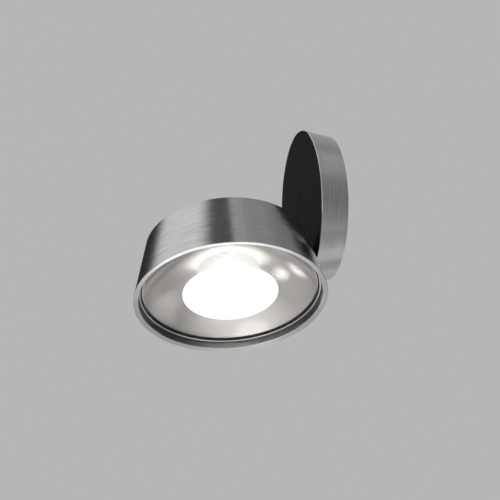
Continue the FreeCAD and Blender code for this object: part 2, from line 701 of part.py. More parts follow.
def heat_sink():
    """Cast plate with fins at the back, posts for the cover and a gap for the hinge."""
    plate_gap = HEAD_WALL + SINK_EDGE_GAP
    plate = turned([
        (0, SINK_BACK),
        (cone(SINK_BACK) - plate_gap, SINK_BACK),
        (cone(SINK_FRONT) - plate_gap, SINK_FRONT),
        (0, SINK_FRONT),
    ])
    fin_back = COVER_FRONT + FIN_COVER_GAP
    fin_radius = cone(fin_back) - HEAD_WALL - FIN_EDGE_GAP
    fins = []
    for x in fin_places():
        if abs(x) + FIN_THICKNESS / 2 >= fin_radius:
            continue
        reach = chord(fin_radius, abs(x) + FIN_THICKNESS / 2)
        fins.append(block(x - FIN_THICKNESS / 2, x + FIN_THICKNESS / 2, -reach, reach,
                          fin_back, SINK_BACK))
    fins = Part.makeCompound(fins)
    foot_room = FOOT_END + 2 * LOOSE_CLEARANCE
    room = block(-foot_room, foot_room, -FAR,
                 BRACKET_BACK + BRACKET_FOOT_WIDTH + 2 * LOOSE_CLEARANCE, fin_back, SINK_BACK)
    fins = fins.cut(room)
    posts = [rod(x, z, POST_RADIUS, COVER_FRONT, SINK_BACK) for x, z in post_places()]
    sink = fuse_all(plate, fins.Solids + posts)
    gap = CHEEK_END + LOOSE_CLEARANCE
    opening = block(-gap, gap, -FAR, BRACKET_BACK + FITTING_CLEARANCE, SINK_BACK, SINK_FRONT)
    ends = gap + SPRING_WASHER_THICKNESS + PIN_NUT_THICKNESS
    pin_room = block(-ends, ends, -FAR, FOOT_BOTTOM, SINK_BACK, SINK_FRONT)
    tools = [opening, pin_room] + cover_screw_holes(0.0) + bracket_screws() + holder_screws()
    return cut_all(sink, tools)


def led_board():
    board = ring(0, LED_BOARD_RADIUS, SINK_FRONT, LED_FRONT)
    return cut_all(board, holder_screws())


def led_emitter():
    return ring(0, EMITTER_RADIUS, LED_FRONT, LED_FRONT + EMITTER_THICKNESS)


def holder_screw_places():
    return [polar(HOLDER_SCREW_RADIUS, angle) for angle in (0.0, 180.0)]


def holder_screws():
    tip = SINK_FRONT - SINK_PLATE_THICKNESS / 2
    seat = HOLDER_FRONT - SCREW_HEAD_THICKNESS
    return [pan_screw(x, z, seat, tip) for x, z in holder_screw_places()]


def led_holder():
    """Plastic ring that clamps the emitter's board and carries the reflector's throat."""
    holder = turned([
        (EMITTER_RADIUS + FITTING_CLEARANCE, LED_FRONT),
        (REFLECTOR_THROAT_RADIUS, LED_FRONT),
        (REFLECTOR_THROAT_RADIUS, HOLDER_FRONT),
        (EMITTER_RADIUS + HOLDER_THICKNESS, HOLDER_FRONT),
    ])
    return cut_all(holder, holder_screws())


def bowl_edge():
    """Three points of the bowl's inner side: at the throat, halfway and at the flange."""
    throat = V(REFLECTOR_THROAT_RADIUS + FITTING_CLEARANCE, -HOLDER_FRONT, 0)
    mouth = V(LEDGE_BORE - FITTING_CLEARANCE, -SEAL_BACK, 0)
    across = (mouth - throat).normalize()
    belly = (throat + mouth) * 0.5 + V(-across.y, across.x, 0) * REFLECTOR_SAG
    return throat, belly, mouth


def reflector():
    """Thin spun bowl from the throat at the light source out to a flange on the ledge."""
    throat, belly, mouth = bowl_edge()
    inner = Part.Arc(throat, belly, mouth).toShape()
    outer_throat = throat + V(0, REFLECTOR_THICKNESS, 0)
    outer_mouth = V(mouth.x, -LEDGE, 0)
    outer = Part.Arc(outer_throat, belly + V(0, REFLECTOR_THICKNESS, 0), outer_mouth).toShape()
    rim = BORE_RADIUS - FITTING_CLEARANCE
    flange = Part.makePolygon([mouth, V(rim, -SEAL_BACK, 0), V(rim, -LEDGE, 0), outer_mouth])
    throat_edge = Part.makeLine(outer_throat, throat)
    wire = Part.Wire(Part.__sortEdges__([inner, outer, throat_edge] + flange.Edges))
    return Part.Face(wire).revolve(ORIGIN, FORWARD, 360.0)


def glass_seal():
    """Dark rubber seal under and round the edge of the glass."""
    return turned([
        (SEAL_BORE, SEAL_BACK),
        (RETAINER_BORE, SEAL_BACK),
        (RETAINER_BORE, GLASS_FRONT),
        (GLASS_RADIUS, GLASS_FRONT),
        (GLASS_RADIUS, GLASS_BACK),
        (SEAL_BORE, GLASS_BACK),
    ])


def front_glass():
    return ring(0, GLASS_RADIUS, GLASS_BACK, GLASS_FRONT)


def frosted_disc():
    """Frosted layer on the middle of the glass."""
    return ring(0, FROST_RADIUS, GLASS_FRONT, GLASS_FRONT + FROST_THICKNESS)


def retaining_ring():
    """Bright ring with a round front, pressed into the bore, which holds seal and glass."""
    shoulder = RETAINER_FRONT - RETAINER_CROWN
    inside = V(RETAINER_BORE, -shoulder, 0)
    top = V((RETAINER_BORE + BORE_RADIUS) / 2, -RETAINER_FRONT, 0)
    outside = V(BORE_RADIUS, -shoulder, 0)
    crown = Part.Arc(inside, top, outside).toShape()
    foot = [outside, V(BORE_RADIUS, -SEAL_BACK, 0), V(RETAINER_BORE, -SEAL_BACK, 0), inside]
    wire = Part.Wire(Part.__sortEdges__([crown] + Part.makePolygon(foot).Edges))
    return Part.Face(wire).revolve(ORIGIN, FORWARD, 360.0)


def bracket_screw_places():
    side = CHEEK_END + BRACKET_FOOT_LENGTH / 2
    middle = (FOOT_BOTTOM + FOOT_TOP) / 2
    return [(-side, middle), (side, middle), (0, BRACKET_BACK + BRACKET_FOOT_WIDTH / 2)]


def bracket_screws():
    tip = SINK_FRONT - SINK_PLATE_THICKNESS / 4
    return [pan_screw(x, z, FOOT_BACK, tip) for x, z in bracket_screw_places()]


def hinge_bracket():
    """Steel bracket on the heat sink, with a cheek on each side of the hinge lug."""
    back = HINGE_DEPTH - CHEEK_RADIUS
    front = HINGE_DEPTH + CHEEK_RADIUS
    pieces = [block(-CHEEK_END, CHEEK_END, BRACKET_FRONT, BRACKET_BACK, back, front)]
    for side in (-1, 1):
        left, right = sorted((side * CHEEK_START, side * CHEEK_END))
        pieces.append(block(left, right, -HINGE_OFFSET, BRACKET_BACK, back, front))
        pieces.append(pin_rod(CHEEK_RADIUS, left, right))
        left, right = sorted((side * CHEEK_END, side * FOOT_END))
        pieces.append(block(left, right, FOOT_BOTTOM, FOOT_TOP, FOOT_BACK, SINK_BACK))
    middle = BRACKET_FOOT_WIDTH / 2 + BRACKET_WEB
    pieces.append(block(-middle, middle, BRACKET_BACK, BRACKET_BACK + BRACKET_FOOT_WIDTH,
                        FOOT_BACK, SINK_BACK))
    bracket = fuse_all(pieces[0], pieces[1:])
    wires = Part.makeCylinder(WIRE_CHANNEL_WIDTH / 2, BRACKET_WEB,
                              V(0, -back - WIRE_CHANNEL_WIDTH, BRACKET_FRONT), V(0, 0, 1))
    bore = pin_rod(HINGE_PIN_RADIUS, -CHEEK_END, CHEEK_END)
    return cut_all(bracket, [wires, bore] + bracket_screws())


def hinge_pin():
    """Pin through both cheeks and the lug, headed at one end and threaded at the other."""
    end = CHEEK_END + SPRING_WASHER_THICKNESS + PIN_NUT_THICKNESS
    head = pin_rod(PIN_HEAD_RADIUS, -CHEEK_END - PIN_HEAD_THICKNESS, -CHEEK_END)
    return head.fuse(pin_rod(HINGE_PIN_RADIUS, -CHEEK_END, end)).removeSplitter()


def hinge_washers():
    """Friction washers between the lug and the cheeks."""
    washers = []
    for side in (-1, 1):
        left, right = sorted((side * WASHER_START, side * CHEEK_START))
        hole = pin_rod(HINGE_PIN_RADIUS, left, right)
        washers.append(pin_rod(CHEEK_RADIUS, left, right).cut(hole))
    return washers


def hinge_spring_washer():
    end = CHEEK_END + SPRING_WASHER_THICKNESS
    hole = pin_rod(HINGE_PIN_RADIUS, CHEEK_END, end)
    return pin_rod(PIN_NUT_RADIUS, CHEEK_END, end).cut(hole)


def hinge_nut():
    start = CHEEK_END + SPRING_WASHER_THICKNESS
    nut = prism(6, PIN_NUT_RADIUS, 0, 0, 0, PIN_NUT_THICKNESS)
    nut.rotate(ORIGIN, V(0, 0, 1), 90.0)
    nut.translate(V(start, -HINGE_DEPTH, -HINGE_OFFSET))
    return nut.cut(pin_rod(HINGE_PIN_RADIUS, start, start + PIN_NUT_THICKNESS))


def fixed(shape):
    return shape


def swivelled(shape):
    """Turn a piece about the base's axis to its place in use."""
    shape.rotate(ORIGIN, FORWARD, SWIVEL_IN_USE)
    return shape


def opened(shape):
    """Open a piece of the head about the hinge pin, then turn it with the turntable."""
    shape.rotate(V(0, -HINGE_DEPTH, -HINGE_OFFSET), V(1, 0, 0), TILT_IN_USE)
    return swivelled(shape)


def write(name, made, place):
    """Write one piece, or a group of like pieces, in its place."""
    shape = Part.makeCompound(made) if isinstance(made, list) else made
    place(shape.copy()).exportStep(os.path.join("parts", name + ".step"))


BASE = {
    "wall_plate": wall_plate,
    "cable_grommet": cable_grommet,
    "terminal_block": terminal_block,
    "terminal_screws": terminal_screws,
    "base_shell": base_shell,
    "base_grub_screws": grub_screws,
    "spindle_bush": spindle_bush,
    "stop_pin": stop_pin,
    "driver_board": driver_board,
    "driver_components": driver_components,
    "driver_screws": driver_screws,
}
TURNTABLE = {
    "front_disc": front_disc,
    "hinge_arm": hinge_arm,
    "arm_screws": arm_screws,
    "spindle": spindle,
    "spindle_screws": flange_screws,
    "stop_washer": stop_washer,
    "wave_washer": wave_washer,
    "spindle_nut": spindle_nut,
}
HEAD = {
    "head_shell": head_shell,
    "back_cover": back_cover,
    "back_cover_screws": cover_screws,
    "heat_sink": heat_sink,
    "led_board": led_board,
    "led_emitter": led_emitter,
    "led_holder": led_holder,
    "led_holder_screws": holder_screws,
    "reflector": reflector,
    "glass_seal": glass_seal,
    "front_glass": front_glass,
    "frosted_disc": frosted_disc,
    "retaining_ring": retaining_ring,
    "hinge_bracket": hinge_bracket,
    "bracket_screws": bracket_screws,
    "hinge_pin": hinge_pin,
    "hinge_washers": hinge_washers,
    "hinge_spring_washer": hinge_spring_washer,
    "hinge_nut": hinge_nut,
}

os.makedirs("parts", exist_ok=True)
for pieces, place in ((BASE, fixed), (TURNTABLE, swivelled), (HEAD, opened)):
    for name, make in pieces.items():
        write(name, make(), place)
print("hinge pin", round(HINGE_DEPTH, 3), "in front of the wall,",
      round(HINGE_OFFSET, 3), "below the axis")
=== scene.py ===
import json
import math

import bpy
import numpy as np
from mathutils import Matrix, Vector

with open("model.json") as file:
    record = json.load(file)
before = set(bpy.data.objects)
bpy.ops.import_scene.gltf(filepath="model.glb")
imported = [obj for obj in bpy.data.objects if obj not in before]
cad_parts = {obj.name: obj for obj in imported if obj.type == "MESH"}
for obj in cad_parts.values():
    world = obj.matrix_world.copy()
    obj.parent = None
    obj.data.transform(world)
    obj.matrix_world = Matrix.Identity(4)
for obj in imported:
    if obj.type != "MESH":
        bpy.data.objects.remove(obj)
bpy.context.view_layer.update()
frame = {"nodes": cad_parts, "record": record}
NODES = frame["nodes"]

# Ways in the frame: x to the right, y back into the wall, z up
RIGHT = (1.0, 0.0, 0.0)
BACK = (0.0, 1.0, 0.0)
UP = (0.0, 0.0, 1.0)
ORIGIN = (0.0, 0.0, 0.0)
BASE_AXIS = (0.0, -1.0, 0.0)

# How far the two joints are turned in the photo's pose
SWIVEL_IN_USE = math.radians(36.4)
TILT_IN_USE = math.radians(87.0)

# Sizes of the closed lamp in metres: depths count from the wall, radii from the axis
HINGE_DEPTH = 0.0259296
HINGE_OFFSET = 0.0405679
RIM_RADIUS = 0.055
LAMP_DEPTH = 0.0543
HEAD_BACK = 0.0174
TAPER = math.tan(math.radians(12.1))
GLASS_EDGE = 0.05005

# The frosted layer: its middle depth, the radii between which its glow fades, and the same
# two radii on its back
FROST_MIDDLE = 0.049275
FROST_FULL = 0.0245
FROST_EDGE = 0.0272
BACK_FULL = 0.012
BACK_FADED = 0.024

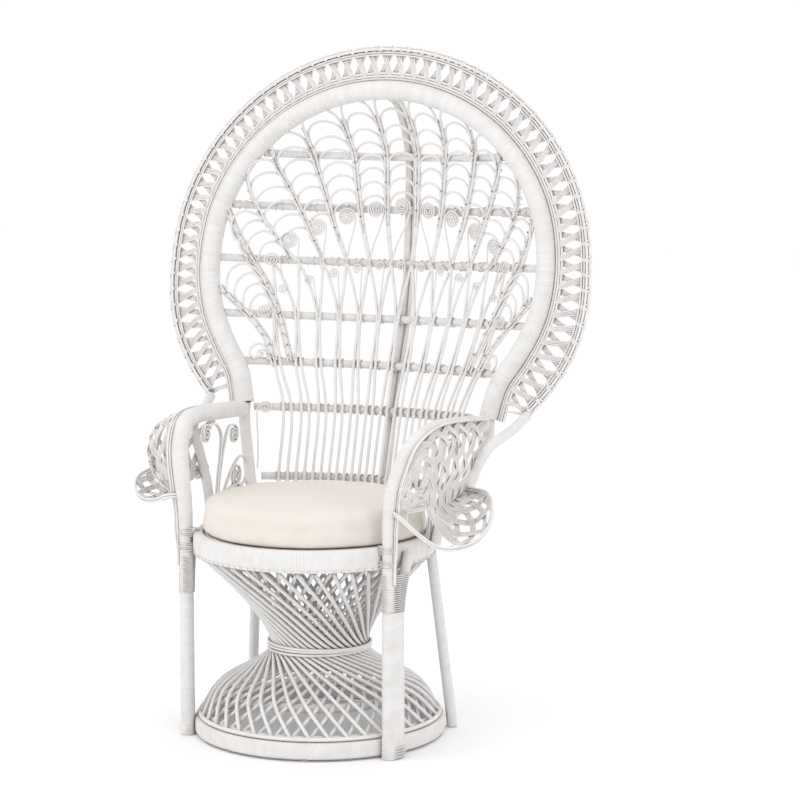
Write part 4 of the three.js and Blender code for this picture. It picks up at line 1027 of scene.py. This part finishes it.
____________
• **TASK DESCRIPTION**: Give again, word for word, only the lines running from the line with "front of the" through the line with "bpy.data.objects.remove(obj)"; include both of those lines.

• **FINAL RESULT**:
print("hinge pin", round(HINGE_DEPTH, 3), "in front of the wall,",
      round(HINGE_OFFSET, 3), "below the axis")
=== scene.py ===
import json
import math

import bpy
import numpy as np
from mathutils import Matrix, Vector

with open("model.json") as file:
    record = json.load(file)
before = set(bpy.data.objects)
bpy.ops.import_scene.gltf(filepath="model.glb")
imported = [obj for obj in bpy.data.objects if obj not in before]
cad_parts = {obj.name: obj for obj in imported if obj.type == "MESH"}
for obj in cad_parts.values():
    world = obj.matrix_world.copy()
    obj.parent = None
    obj.data.transform(world)
    obj.matrix_world = Matrix.Identity(4)
for obj in imported:
    if obj.type != "MESH":
        bpy.data.objects.remove(obj)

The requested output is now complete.